Even with minimal support from the passing attack, Tennessee's ground game was productive. Rajion Neal ran for 95 yards, Marlin Lane for 53 and Dobbs 23. Tennessee averaged 4.0 yards per carry, even with Dobbs losing 27 in sacks.
The defense limited Vandy to less than 3.0 yards per carry (31 rushes, 90 yards) and only gave up one pass of more than 20 yards. Unfortunately for UT, that was a 25-yard hookup from Austyn Carta-Samuels to Jordan Mathews in the final minute that set up Vandy's game-winning touchdown.
Tennessee got very little from its special teams. Palardy made a 32-yard field goal but missed a 33-yarder. He shanked a punt, too. The Vols also allowed a 71-yard kickoff return to a Vandy team that averaged a paltry 18 yards per runback through 10 games. And, of course, the fake field goal/interception was another special-teams disaster.
Two Vandy fumbles in the red zone allowed the Vols to take a lead into the game's final minute. That may obscure the fact that the Commodores outplayed Tennessee for most of the game and probably deserved to win. The Vols, now 4-7, just aren't very good. This game just reinforced that observation.
Defense — C
Offense — D
Special teams — F
Offensively this was a poor effort from the entire offense, Dobbs made some poor throws, the offensive line play as poor as I have seen them play. Zero playmakers on offense. Not much to say other than they need to recruit better.

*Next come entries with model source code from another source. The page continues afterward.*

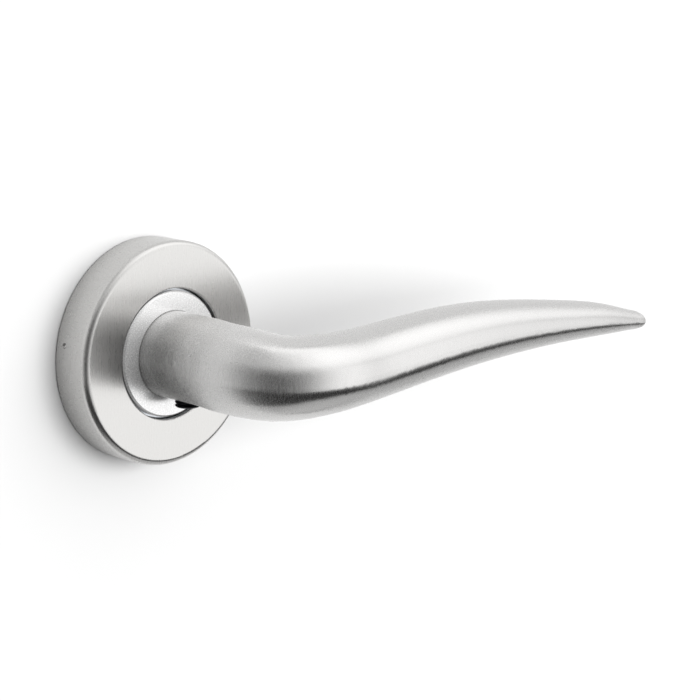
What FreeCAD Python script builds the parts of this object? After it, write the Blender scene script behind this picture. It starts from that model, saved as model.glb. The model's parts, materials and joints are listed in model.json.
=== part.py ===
"""Door lever handle on a round sprung rose, for one side of a door.

Sizes are in millimetres. Every piece is first drawn in a bench frame, lying on its back: X is the
way the grip points, Y is up the door and Z stands out from the door face. save() then tips it
upright into the frame of the finished part: X along the grip, Y into the door, Z up, with the
origin on the spindle's axis in the plane of the door face. Heights below, such as PLATE_T or
COLLAR_TOP, are distances out from the door face, and turns are degrees about the spindle's axis.
"""

import FreeCAD, Part
import math
import os

from FreeCAD import Vector

PAST = 1.0               # how far a cutting shape runs past the face that it cuts
SAME = 0.01              # sizes and places this close are taken as the same

# ---- rose ------------------------------------------------------------------------------------
ROSE_R = 26.0            # the cover's outside radius
ROSE_H = 10.0            # the cover's height off the door
COVER_WALL = 1.2
COVER_EDGE_R = 1.5       # rounding of the cover's front edge
COVER_LIP_R = 0.3        # rounding of its hole and back rim
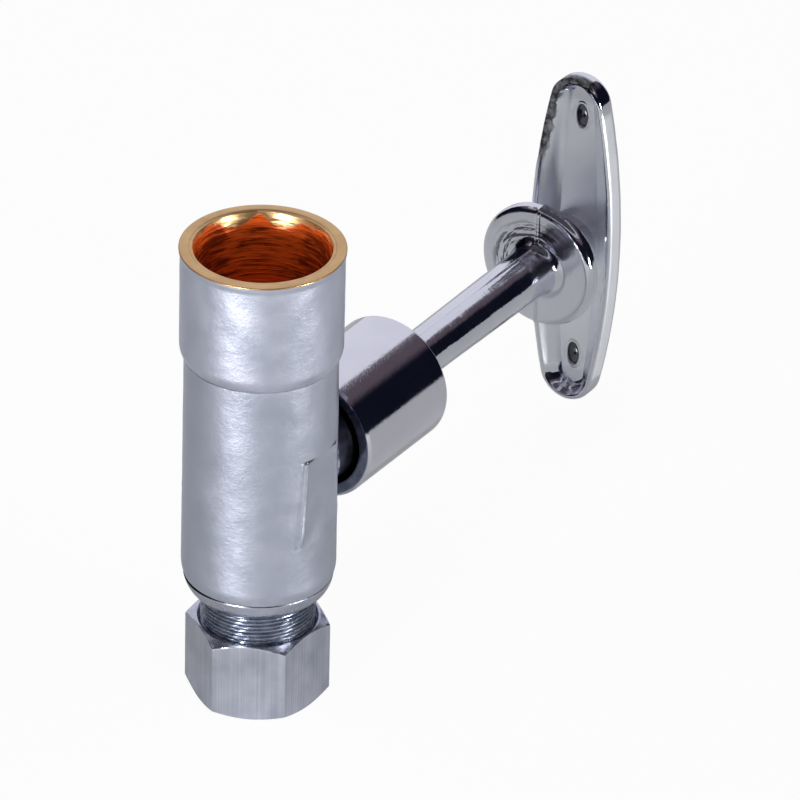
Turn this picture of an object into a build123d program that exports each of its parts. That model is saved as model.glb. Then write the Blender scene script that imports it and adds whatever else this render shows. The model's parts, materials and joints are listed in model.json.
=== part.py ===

Defensively they played great the entire game, but the last drive did them in. They stopped the run for most of the game, but just let Vanderbilt hang in there. The defensive line still got zero pressure up the middle. Brian Randolph and A.J. Johnson played well other than that I didn't see anything special.
People will question whether it was the proper call for the fake field goal. It was a heads up for the Vandy defender. They should have given Palardy more than one option on the play. They left points on the field with the fake field goal and the missed field goal in the first half. Make both of those and Tennessee wins.